The Secrets of the FBI by Ronald Kessler
Author:Ronald Kessler
Format: mobi, epub, azw3, pdf
ISBN: 9780307719713
Publisher: Crown Publishing Group
Published: 2012-08-07T04:00:00+00:00
18
“MUELLER, HOMICIDE”
AT EIGHT FORTY-FIVE ON THE MORNING OF SEPTEMBER 11, 2001, Robert S. Mueller III was planning a brown-bag lunch with reporters when his secretary told him to turn on the TV.
The new director of the FBI rushed down the stark white corridors of headquarters from his seventh-floor office to the Strategic Information Operations Center (SIOC). It was a $20 million, twenty-room complex of phones, secure computers, and video screens used to monitor and coordinate major breaking cases. He had just moved into his office the week before, and now Mueller was hit with the double whammy of dealing with the attacks and trying to uncover plans for possible new attacks while learning what his job was all about.
Nominated by President George W. Bush, Mueller was a graduate of Princeton. He had served in the Vietnam War and was awarded the Bronze Star and the Purple Heart. After the Marines, Mueller thought he would like to become an FBI agent. With that in mind, he obtained a J.D. degree from the University of Virginia Law School in 1973. But instead of joining the FBI, Mueller became a prosecutor, first in the U.S. attorney’s office in San Francisco and then in Boston. Along the way, Mueller married his high school sweetheart, Ann Standish.

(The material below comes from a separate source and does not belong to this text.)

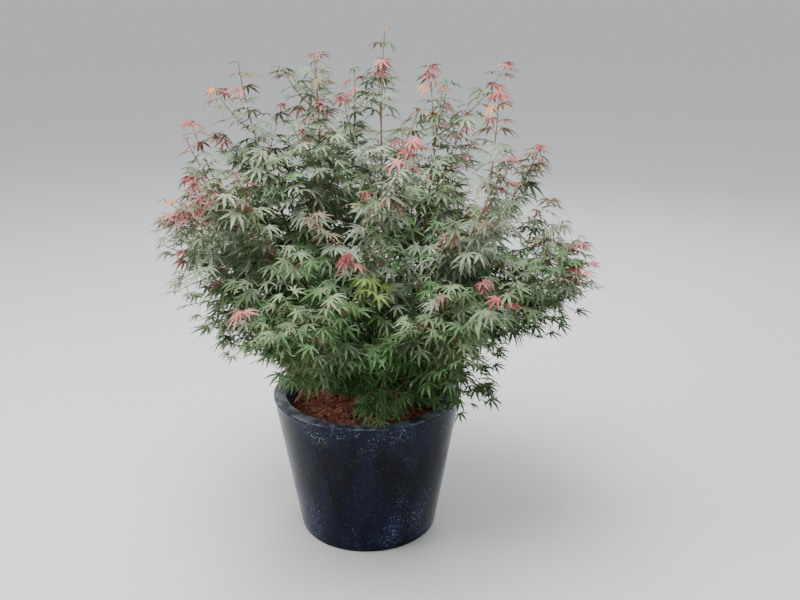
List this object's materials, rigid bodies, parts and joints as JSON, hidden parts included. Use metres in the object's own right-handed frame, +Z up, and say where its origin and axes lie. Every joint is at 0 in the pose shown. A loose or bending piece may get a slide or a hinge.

In 1990, Mueller was appointed assistant attorney general in charge of the Criminal Division of the Justice Department. In that position, he supervised prosecutions of John Gotti, the Libyan suspects indicted in the Pan Am Flight 103 bombing, and Panamanian leader Manuel Noriega.
Mueller left Justice in 1993 to become a partner in the Boston law firm of Hale and Dorr. But Mueller hated private practice. One day, he called Eric H. Holder Jr., the U.S. attorney in Washington. When Mueller headed the Criminal Division, Holder had reported to him. Now Mueller was calling him to apply for a job.
“He called up out of the blue and said he wanted to try murder cases,” Holder says. “I was like, ‘What?’ Here’s this guy who was the former assistant attorney general, the head of the Criminal Division. He came to the U.S. attorney’s office and tried cases as a line guy.”
Having tossed aside his $400,000-a-year partnership for a government salary in May 1995, Mueller began prosecuting knifings and shootings. He answered the phone, “Mueller, Homicide.”
In 1996, Mueller became chief of the Homicide Section in the U.S. attorney’s office. He went on to become U.S. attorney in San Francisco. After President Bush took office, Mueller became acting deputy attorney general, and Bush later appointed Mueller, fifty-six, FBI director.
At his confirmation hearing, Mueller was asked if he would take a polygraph test. In contrast to Freeh, who said he would take a polygraph test but never actually did, Mueller replied, “This may be my training from the Marine Corps, but you don’t ask people to do that which you’re unwilling to do yourself. I have already taken the polygraph.”
“How did you do?” Senator Orrin Hatch asked.
“I’m sitting here; that’s all I’ve got to say,” Mueller answered to laughs from the senators.